What this means for homes in Reading

Reading sits in the Thames Valley CIBSE weather region, with the design external temperature −3.0°C (99.6% percentile, Heathrow reference) applying uniformly across the area. What varies is the calculated load, driven by housing-stock fabric. Typical sizing outcomes by neighbourhood character:

  • Central Reading and lower Caversham — Victorian and Edwardian terrace stock with solid 9” brick walls. Calculated heat loss commonly 7–12 kW before fabric upgrades, with sized heat pumps typically 11–14 kW. Where internal wall insulation has been added, the load drops materially — a fully internally-insulated Victorian terrace can return 6–8 kW.

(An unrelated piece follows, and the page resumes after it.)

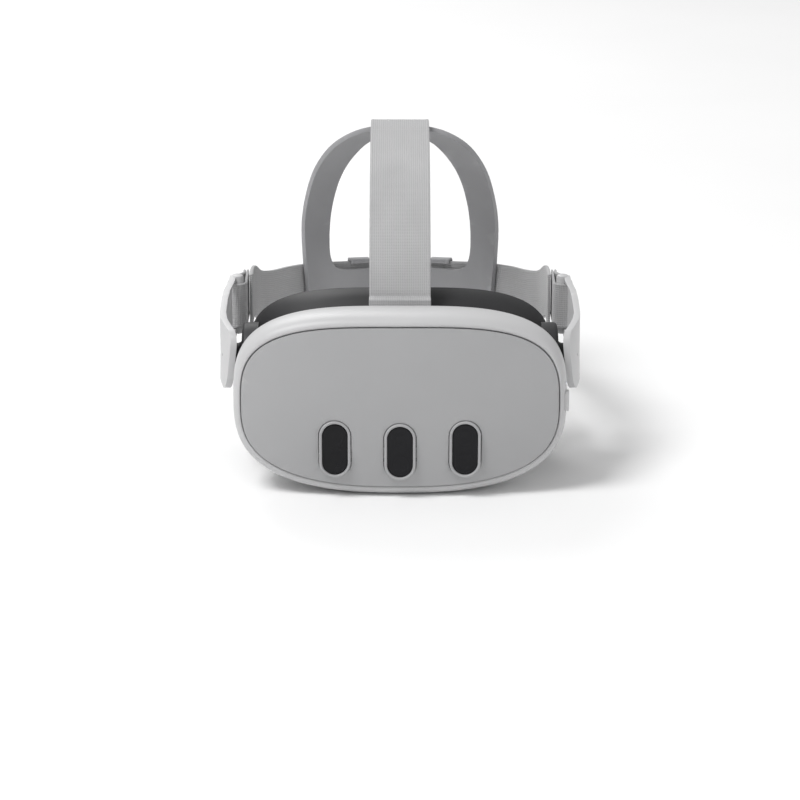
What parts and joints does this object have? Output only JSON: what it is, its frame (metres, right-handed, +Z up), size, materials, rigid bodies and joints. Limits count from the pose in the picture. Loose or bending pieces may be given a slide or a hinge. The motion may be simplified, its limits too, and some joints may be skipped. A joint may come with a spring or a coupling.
{
  "type": "vr headset",
  "caption": "Stand-alone VR headset: rounded visor with pill-shaped camera windows, soft facial interface, pivoting side arms and an elastic head strap with a rear arch.",
  "frame": {"origin": "bottom centre of the bounding box; the visor's planed underside stands on z = 0", "axes": "+Z up, -Y out of the front plate, +X to the wearer's left"},
  "size_m": [0.184, 0.2526, 0.1572],
  "materials": {
    "shell": "fine satin light-grey moulded plastic",
    "plate": "smooth satin mid-grey front plate",
    "dark_plastic": "fine matt black plastic",
    "window_glass": "gloss near-black tinted window",
    "lens_glass": "clear coated optical lens",
    "bare_metal": "plain satin metal",
    "contact_gold": "gold-plated spring contacts",
    "circuit_board": "green circuit board",
    "foam": "black fabric-faced foam",
    "webbing": "light-grey finely woven elastic webbing",
    "soft_rubber": "grey soft-touch elastomer",
    "led": "clear light pipe"
  },
  "bodies": {
    "visor": {"visor_housing": "shell", "front_plate": "plate", "camera_bezel_left": "plate", "camera_bezel_centre": "plate", "camera_bezel_right": "plate", "camera_window_left": "window_glass", "camera_window_centre": "window_glass", "camera_window_right": "window_glass", "camera_module_left": "dark_plastic", "camera_module_right": "dark_plastic", "depth_projector": "dark_plastic", "main_board": "circuit_board", "heat_sink": "bare_metal", "fan_housing": "dark_plastic", "battery": "dark_plastic", "rear_frame": "dark_plastic", "proximity_sensor": "window_glass", "frame_screw_1": "bare_metal", "frame_screw_2": "bare_metal", "frame_screw_3": "bare_metal", "frame_screw_4": "bare_metal", "lens_rail_upper": "bare_metal", "lens_rail_lower": "bare_metal", "usb_port": "bare_metal", "audio_jack": "dark_plastic", "charging_contacts": "contact_gold", "status_led": "led", "strap_anchor": "webbing", "pivot_boss_left": "dark_plastic", "pivot_boss_right": "dark_plastic"},
    "lens_left": {"lens_barrel_left": "dark_plastic", "eyepiece_left": "lens_glass", "display_left": "window_glass"},
    "lens_right": {"lens_barrel_right": "dark_plastic", "eyepiece_right": "lens_glass", "display_right": "window_glass"},
    "ipd_wheel": {"ipd_wheel": "dark_plastic"},
    "fan_rotor": {"fan_rotor": "dark_plastic"},
    "power_button": {"power_button": "shell"},
    "volume_rocker": {"volume_rocker": "shell"},
    "facial_interface": {"interface_frame": "dark_plastic", "face_cushion": "foam"},
    "relief_button_left": {"relief_button_left": "shell"},
    "relief_button_right": {"relief_button_right": "shell"},
    "head_strap": {"arm_outer_shell_left": "shell", "arm_outer_shell_right": "shell", "arm_inner_cover_left": "shell", "arm_inner_cover_right": "shell", "speaker_module_left": "dark_plastic", "speaker_module_right": "dark_plastic", "strap_loop_left": "webbing", "strap_loop_right": "webbing", "top_strap_front": "webbing"},
    "rear_strap": {"main_strap": "webbing", "rear_cradle": "soft_rubber", "top_strap_rear": "webbing"},
    "slider_left": {"slider_left": "soft_rubber"},
    "slider_right": {"slider_right": "soft_rubber"}
  },
  "joints": [
    {"name": "strap_pitch", "type": "hinge", "parent": "visor", "child": "head_strap", "pos_m": [0, -0.08068, 0.06195], "axis": [1, 0, 0], "range_deg": [-12, 20], "deforming": ["top_strap_front"]},
    {"name": "strap_tighten", "type": "slide", "parent": "head_strap", "child": "rear_strap", "axis": [0, 1, 0], "range_m": [-0.012, 0.014], "deforming": ["top_strap_rear"]},
    {"name": "slider_left_slide", "type": "slide", "parent": "rear_strap", "child": "slider_left", "axis": [0.9092, -0.4093, 0.0758], "range_m": [-0.006, 0.007]},
    {"name": "slider_right_slide", "type": "slide", "parent": "rear_strap", "child": "slider_right", "axis": [-0.9092, -0.4093, 0.0758], "range_m": [-0.006, 0.007]},
    {"name": "eye_relief", "type": "slide", "parent": "visor", "child": "facial_interface", "axis": [0, 1, 0], "range_m": [0, 0.008]},
    {"name": "relief_press_left", "type": "slide", "parent": "facial_interface", "child": "relief_button_left", "axis": [1, 0, 0], "range_m": [0, 0.0015], "stiffness_N_per_m": 400},
    {"name": "relief_press_right", "type": "slide", "parent": "facial_interface", "child": "relief_button_right", "axis": [-1, 0, 0], "range_m": [0, 0.0015], "stiffness_N_per_m": 400},
    {"name": "ipd_dial", "type": "hinge", "parent": "visor", "child": "ipd_wheel", "pos_m": [0.033, -0.10318, 0.01423], "axis": [0, 1, 0], "range_deg": [-67, 67]},
    {"name": "lens_left_slide", "type": "slide", "parent": "visor", "child": "lens_left", "axis": [1, 0, 0], "range_m": [-0.0035, 0.0035]},
    {"name": "lens_right_slide", "type": "slide", "parent": "visor", "child": "lens_right", "axis": [-1, 0, 0], "range_m": [-0.0035, 0.0035]},
    {"name": "power_press", "type": "slide", "parent": "visor", "child": "power_button", "axis": [-1, 0, 0], "range_m": [0, 0.0007], "stiffness_N_per_m": 800},
    {"name": "volume_rock", "type": "hinge", "parent": "visor", "child": "volume_rocker", "pos_m": [-0.028, -0.10928, 0.00245], "axis": [0, 1, 0], "range_deg": [-2.5, 2.5], "stiffness_Nm_per_rad": 0.05},
    {"name": "fan_spin", "type": "hinge", "parent": "visor", "child": "fan_rotor", "pos_m": [0, -0.10568, 0.05495], "axis": [0, 1, 0], "continuous": true}
  ],
  "couplings": [
    {"joint": "slider_left_slide", "follows": "strap_tighten", "ratio": 0.5},
    {"joint": "slider_right_slide", "follows": "strap_tighten", "ratio": 0.5},
    {"joint": "ipd_dial", "follows": "lens_left_slide", "rad_per_m": 333.33},
    {"joint": "lens_right_slide", "follows": "lens_left_slide", "ratio": 1}
  ]
}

  • Tilehurst, Earley, Whitley, eastern Reading — inter-war and post-war semi stock with cavity walls. Where the cavity has been filled (most properties since the 1990s), calculated load typically falls in 5–8 kW, with sized heat pumps 6–9 kW.

  • Lower Earley, Woodley, western and southern modern estates — 1980s+ insulated cavity construction. Calculated load typically 4–7 kW, with sized heat pumps 5–8 kW.

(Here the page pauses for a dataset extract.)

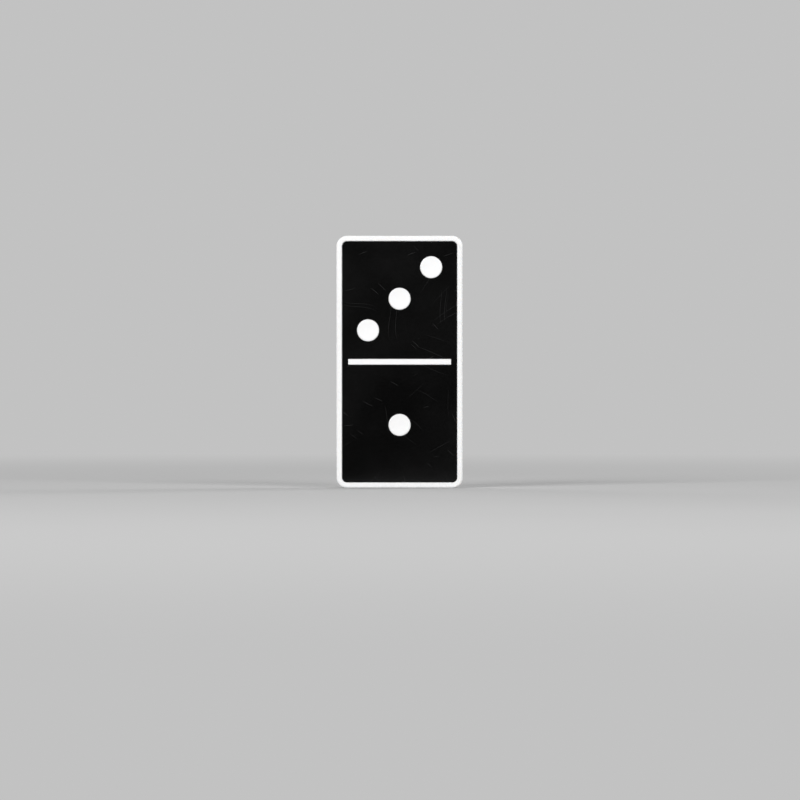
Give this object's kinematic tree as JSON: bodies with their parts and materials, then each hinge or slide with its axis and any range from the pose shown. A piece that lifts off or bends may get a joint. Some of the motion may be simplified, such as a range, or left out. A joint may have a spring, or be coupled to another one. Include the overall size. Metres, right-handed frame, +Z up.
{
  "type": "domino tile",
  "caption": "Domino tile with a white body, a black inlaid face, a white divider bar and white inlaid pips, three over one.",
  "frame": {"origin": "middle of the short end that the tile stands on", "axes": "+Z up along the tile's length towards the half with three pips, -Y out of the pipped face, +X across the face to its right as seen from the front"},
  "size_m": [0.0254, 0.0094, 0.0508],
  "materials": {
    "white_body": "gloss",
    "black_face": "satin",
    "white_inlay": "gloss"
  },
  "bodies": {
    "root": {"body": "white_body", "face_panel": "black_face", "divider_bar": "white_inlay", "pip_three_upper": "white_inlay", "pip_three_middle": "white_inlay", "pip_three_lower": "white_inlay", "pip_one": "white_inlay"}
  },
  "joints": []
}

  • Caversham Heights, Caversham Park, central conservation areas — period properties where fabric upgrades face planning constraints. Sizing typically lands at the upper end of the property’s pre-upgrade calculated load, with the design flow temperature often raised to 50–55°C to keep emitter sizing manageable — at the cost of a lower SCOP for the life of the unit.

The Reading housing distribution means most installations will fall in the 6–11 kW range, with the modal install around 7 kW. The 14–16 kW band tends to apply to larger period properties without retrofit insulation; the 4–5 kW band tends to apply to modern flats and the newer end of Lower Earley / Woodley stock.

Patterns are directional, not deterministic. Two terraced properties on the same Reading street can calculate differently because one has internal wall insulation and the other doesn’t. The room-by-room survey is what distinguishes them — not the postcode and not the property type.